The salespeople faced the exact same problem the Musk brothers had witnessed on their road trip. Business owners did not understand the internet. They did not see why they needed an online presence. The pitch was a hard sell in 1995, when most Americans had never used a web browser.
But slowly, it worked. Money started coming in. The cash flow turned positive. The concept that had been born from a failed sales pitch in the desert was proving itself in the real world.
Why This Story Matters
I keep coming back to the BMW. Not because it is a romantic detail — though it is — but because of what it represents. The Musk brothers did not find their first business idea in a classroom, at a conference, or in a venture capitalist’s office. They found it on the road, watching the world as it actually was, not as business textbooks said it should be.
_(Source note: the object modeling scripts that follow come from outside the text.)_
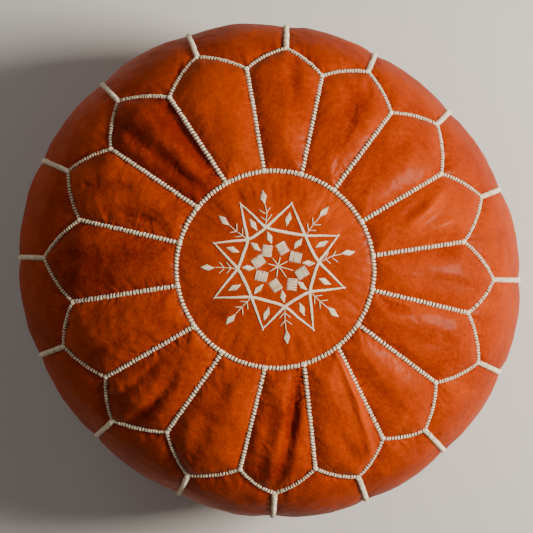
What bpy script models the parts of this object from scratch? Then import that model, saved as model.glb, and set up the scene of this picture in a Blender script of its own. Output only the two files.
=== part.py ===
"""Moroccan leather pouf: a round, firmly stuffed floor cushion.

A round medallion and sixteen scalloped petals make the top, sixteen tall panels make the
side, and two half discs make the base, with a zip between them. Braided thread covers
every seam that shows. Inside are a cotton lining and the wadding.

Metres, +Z up. The origin is on the floor, under the middle of the pouf.
"""

from math import cos, hypot, pi, radians, sin, tau

import bmesh
import bpy
import numpy as np
from mathutils import Matrix, Vector

# Overall shape
OUTER_RADIUS = 0.272          # mean radius where the pouf is widest
HEIGHT = 0.330
GIRTH_HEIGHT = 0.165          # height of the widest place
TOP_FULLNESS = 2.6            # superellipse power of the upper half: 2 is an ellipse
FOOT_FULLNESS = 2.2           # the same for the lower half
BASE_RADIUS = 0.165           # leather base disc
TURN_UNDER = 0.006            # how far the side panels lie flat on the floor outside it
OVAL = 0.025                  # the outline is this much out of round
OVAL_LONG_WAY = radians(144)
CORNERS = 0.005               # and this much four-cornered

# Panels and their seams
PANELS = 16
FIRST_SEAM = radians(9.5)
LEATHER = 0.002
SEAM_GAP = 0.0004             # between two panels, edge to edge
CLEARANCE = 0.0003            # between any two pieces that rest on each other
MEDALLION_RADIUS = 0.102
MEDALLION_CENTRE = Vector((0.0055, 0.0015))   # sewn in a little off centre
RIM_BORDER = 0.034            # from the scallops' outermost points to the widest outline
SCALLOP_DEPTH = 0.028         # from a scallop's outermost point in to the next notch
SCALLOP_BOW = 0.003           # how far each half of a scallop curves outward

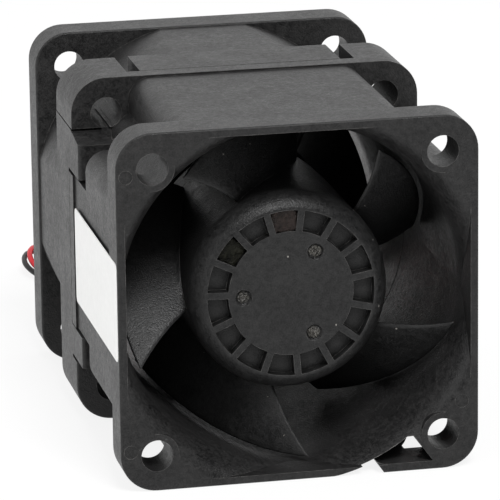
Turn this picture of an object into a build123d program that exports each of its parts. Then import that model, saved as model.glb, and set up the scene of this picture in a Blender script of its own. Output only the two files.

They saw a salesman fail and asked the right question: why did he fail? The answer was not that his product was bad. The answer was that the bridge between the product and the customer did not exist yet. And so they built the bridge.
The best business ideas come from noticing what is broken, not from business school.
That BMW road trip in the summer of 1994 was not a vacation. It was an education. The heat, the broken air conditioning, the dusty desert roads — all of it forced the Musk brothers out of their comfort zone and into direct contact with a world that was about to change dramatically. They paid attention. They asked questions. And then they built something.
Zip2 would go on to sell for $307 million in 1999. The two brothers who could not afford a second computer would walk away as millionaires. But the lesson of how they got there — by watching, by listening, by noticing what everyone else was ignoring — that lesson is worth more than any exit price. It is available to anyone willing to look at the world with honest eyes and ask: what is broken here, and how do I fix it?